La communauté de la mosquée a gardé la tête droite face au provocateur. Les notables de la congrégation ont conseillé à ceux qui sortaient de la mosquée de quitter la zone pour éviter la provocation.
La police danoise a fermé les entrées et sorties de la rue tout en prenant des mesures de sécurité strictes autour de la mosquée.
Pendant ce temps, on a vu qu’un groupe de jeunes musulmans, qui avaient de l’eau et des extincteurs dans les mains, a été averti par la police.
Pendant la provocation de Paludan, les takbirs des prières de tashriq ont été récités par des haut-parleurs qui pouvaient être entendus à l’extérieur de la mosquée.
Paludan a quitté les lieux, où il est resté environ 40 minutes, sous protection policière.
– C’est une provocation à l’égard de la minorité musulmane danoise.
Khalid al-Subeyhi, un bénévole de la mosquée, a déclaré à Anadolu qu’ils sont habitués à cette situation, qui n’est pas la première fois qu’ils la vivent.

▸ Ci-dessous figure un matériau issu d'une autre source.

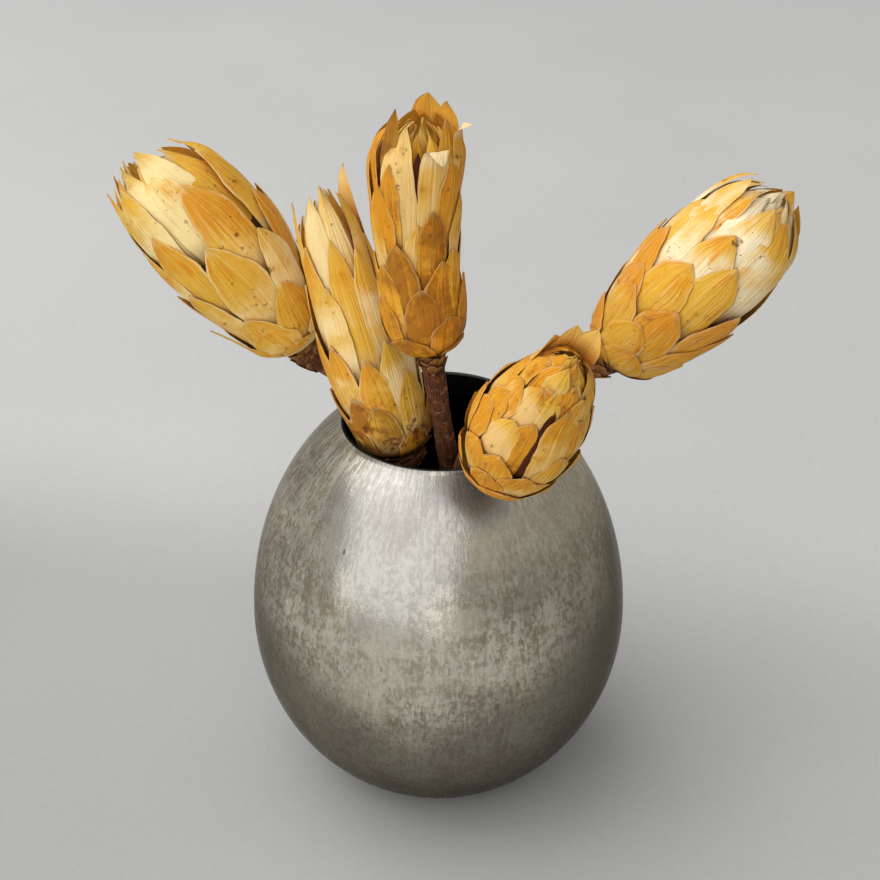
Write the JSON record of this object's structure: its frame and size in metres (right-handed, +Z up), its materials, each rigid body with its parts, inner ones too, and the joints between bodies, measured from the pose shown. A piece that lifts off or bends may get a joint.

Il a déclaré que Paludan a mené des actes provocateurs devant de nombreuses mosquées au Danemark pendant plus de deux ans. « Notre message à son égard est le suivant : ‘Ne faites pas cela, ce n’est pas de la liberté d’expression. C’est une provocation à l’égard de la minorité musulmane danoise », a-t-il insisté.
La communauté musulmane est prudente face à de telles provocations, a déclaré al-Subeyhi. « Il (Paludan) est un malade. Il veut provoquer les musulmans pour attirer l’attention. »
Sedat Guzel, un citoyen turc venu sur place pour assister à l’incident, a déclaré : « 99 % des citoyens danois sont contre les provocations de Paludan. »
Paludan a annoncé jeudi sur son compte de médias sociaux qu’il brûlerait un exemplaire du Coran devant une mosquée au Danemark, ainsi que devant les ambassades de Turquie et de Russie, et les autorités danoises lui ont donné la permission.
Les attaques contre le Coran en Suède et aux Pays-Bas suscitent des protestations en Türkiye et dans de nombreux pays.